Public Health Institute of Malawi
- Founded: January 5, 2013; 13 years ago
- Founded at: Lilongwe, Malawi
- Type: Public
- Legal status: public health
- Purpose: To deal with national public health problems
- Location: Malawi;
- Director: Mathews Kagoli
- Deputy-Director: Evelyn Chitsa Banda; Joseph Bitilinyu Bango; ;
- Head of Epidemiology and Disease Surveillance: Annie Chauma Mwale

= Public Health Institute of Malawi =

Facility in Lilongwe, Malawi

Public Health Institute of Malawi (PHIM) is a Malawian government agency and research institute, as well as Malawi's national public health institute. It is subordinate to the Ministry of Health. PHIM builds the capacity of the country to effectively attend and deal with public health challenges including emerging communicable and non-communicable diseases.

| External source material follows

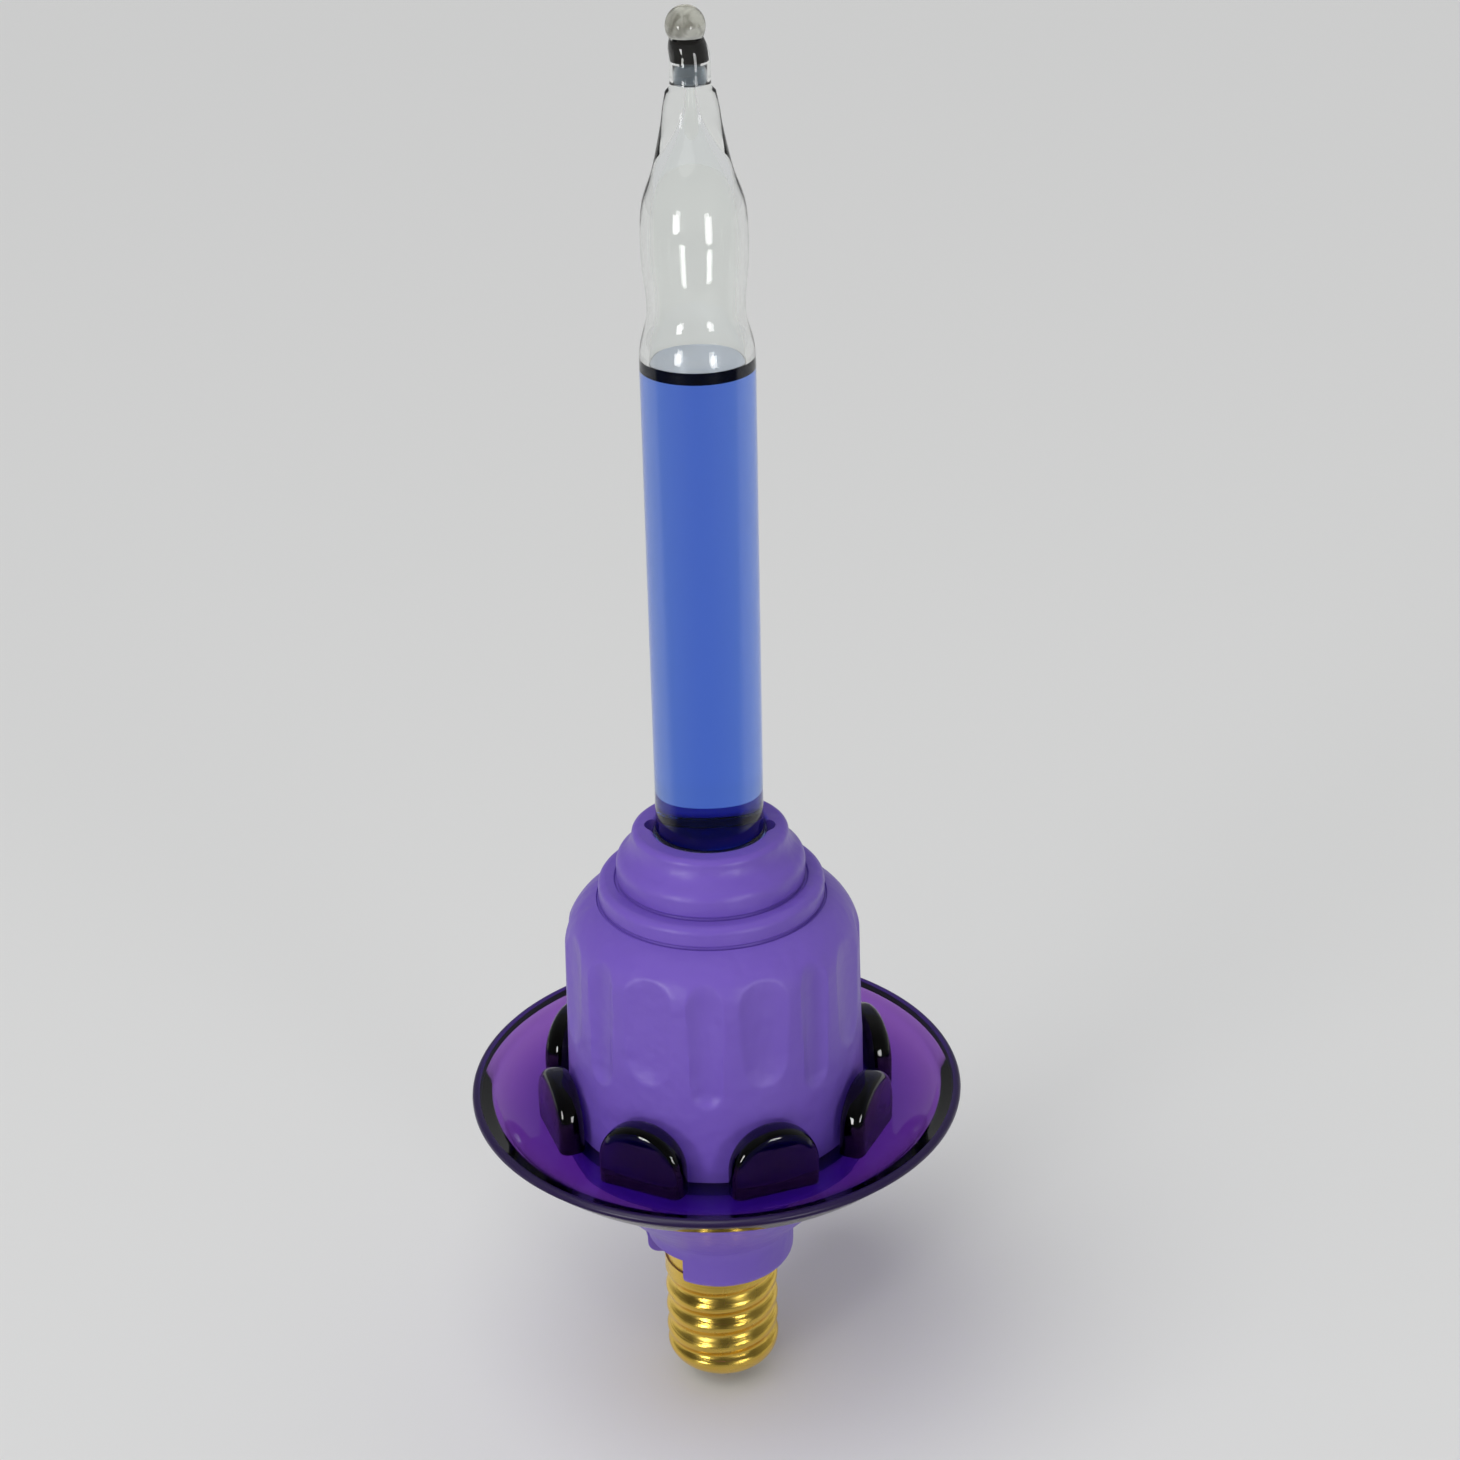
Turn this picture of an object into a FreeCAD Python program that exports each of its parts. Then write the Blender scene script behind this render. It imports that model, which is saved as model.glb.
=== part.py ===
import FreeCAD, Part
import math
import os
import re

import Sketcher

os.makedirs("parts", exist_ok=True)
doc = FreeCAD.newDocument("bubble_light")

# Sizes in millimetres. The light stands on its centre contact, which is the origin, with +Z up its axis.
# Of the eight tabs, two stand either side of the front, which is -Y.

SIZES = {
    # Centre contact and insulator
    "contact_radius": 1.5,
    "contact_height": 0.8,
    "eyelet_radius": 2.3,
    "eyelet_thick": 0.3,
    "wire_hole_radius": 0.6,
    "insulator_drop": 1.3,
    "insulator_cover": 1.3,
    # Screw shell
    "crest_radius": 5.88,
    "root_radius": 5.35,
    "shell_bore": 5.0,
    "lip_radius": 3.8,
    "lip_height": 2.4,
    "lip_floor": 0.9,
    "thread_length": 9.4,
    "thread_pitch": 2.54,
    "thread_round": 0.85,
    "thread_relief": 0.05,
    "ridge_sink": 0.3,
    "plain_band": 1.4,
    "seat_radius": 5.7,
    "seat_height": 3.4,
    # Lower housing
    "fit_gap": 0.05,
    "collar_foot_wall": 0.55,
    "collar_round": 1.25,
    "collar_radius": 7.6,
    "collar_height": 3.4,
    "flare_step": 0.9,
    "flare_rise": 2.0,
    "cone_width": 5.5,
    "cone_height": 6.2,
    "cup_height": 3.6,
    "flange_radius": 15.6,
    "flange_thick": 1.2,
    "housing_wall": 1.4,
    "spigot_wall": 1.4,
    "spigot_height": 5.8,
    "slot_angle": 54.0,
    "slot_turn": -144.5,
    "slot_height": 3.2,
    # Drip saucer
    "saucer_thick": 2.2,
    "floor_margin": 0.9,
    "saucer_rise": 2.5,
    "rise_width": 3.95,
    "rim_wall": 1.5,
    "rim_lip": 0.85,
    "rim_edge": 0.45,
    "rim_land": 2.1,
    "rim_drop": 0.7,
    "tab_count": 8,
    "tab_gap": 0.2,
    "tab_thick": 2.6,
    "tab_width": 8.9,
    "tab_height": 6.8,
    "tab_turn": 22.5,
    # Dome cover, from the foot up
    "dome_radius": 14.9,
    "dome_draft": 0.35,
    "dome_wall": 1.45,
    "dome_height": 31.2,
    "shoulder_height": 4.9,
    "lower_tier_radius": 11.05,
    "lower_tier_height": 2.1,
    "upper_tier_radius": 9.2,
    "upper_tier_wall": 1.53,
    "tier_round": 0.8,
    "brow_radius": 8.6,
    "brow_height": 1.17,
    "top_ring_radius": 7.6,
    "cove_height": 1.95,
    "top_round": 0.65,
    "hole_radius": 5.55,
    "hole_round": 0.4,
    "notch_radius": 1.35,
    "notch_reach": 0.8,
    "notch_depth": 3.2,
    # Flutes in the dome's wall
    "flute_pairs": 8,
    "flute_lean": 2.2,
    "wide_flute_round": 9.0,
    "wide_flute_depth": 0.6,
    "wide_flute_foot": 9.3,
    "narrow_flute_round": 3.2,
    "narrow_flute_depth": 0.5,
    "narrow_flute_foot": 7.9,
    # Glass vial
    "vial_radius": 5.2,
    "vial_wall": 0.9,
    "vial_length": 51.5,
    "tuck_radius": 5.09,
    "tuck_rise": 2.8,
    "waist_radius": 4.38,
    "waist_rise": 3.1,
    "bulge_radius": 4.75,
    "bulge_rise": 6.0,
    "cone_radius": 4.47,
    "cone_rise": 3.8,
    "slope_radius": 3.52,
    "slope_rise": 2.75,
    "drawn_radius": 2.69,
    "drawn_rise": 3.65,
    "neck_flare_radius": 2.2,
    "neck_flare_rise": 2.8,
    "neck_radius": 1.77,
    "neck_step": 0.5,
    "neck_length": 4.1,
    "knob_waist_radius": 1.47,
    "knob_radius": 1.74,
    "throat_radius": 0.35,
    "chamber_radius": 1.05,
    "chamber_lift": 0.1,
    "neck_fluid_height": 1.8,
    # Fluid in the vial and glue round its foot
    "fluid_level": 46.7,
    "meniscus_rise": 0.9,
    "meniscus_width": 1.3,
    "glue_depth": 0.8,
    "glue_climb": 0.35,
    # Lamp
    "lamp_lift": 2.4,
    "lamp_gap": 1.2,
    "lamp_radius": 9.0,
    "lamp_neck_radius": 4.2,
    "lamp_neck_height": 13.0,
    "lamp_glass": 0.6,
    "stem_radius": 2.2,
    "stem_foot": 1.0,
    "stem_height": 14.0,
    "cement_height": 8.0,
    "lead_radius": 0.3,
    "lead_spread": 1.1,
    "lead_splay": 3.5,
    "lead_height": 12.0,
    "filament_radius": 0.25,
    "filament_rise": 2.5,
    "support_radius": 0.15,
    "solder_radius": 0.9,
    "solder_thick": 1.0,
}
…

The institute's main activities are health surveillance, research and prevention of diseases. The institute consists of research divisions for environmental health, infection control and health data, as well as mental and physical health.

== Background ==

=== Formation ===
The institution was established in the early 2013 with support from the Ministry of Health for research, prevention and controlling of diseases on national level as well as obtaining evidence that implements policy and practice in public health service delivery. The institution has also worked in collaboration with the Norwegian Institute of Public Health (NIPH) and have had a close partnership for several years. The Norwegian Institute of Public Health has also contributed to establishment of PHIM in 2013. Both institutes have similar interests in surveillance of infectious diseases in their respective countries. Part of the area that PHIM requested was IDSR, the institute's responsibility. In 2023, PHIM, along with The Ministry of Health launched the agenda for National Health Research ll and Research Methodology responsible for provision of a framework for conducting health sector research. The agenda also ensures to tackle challenges which health officials face when conducting research.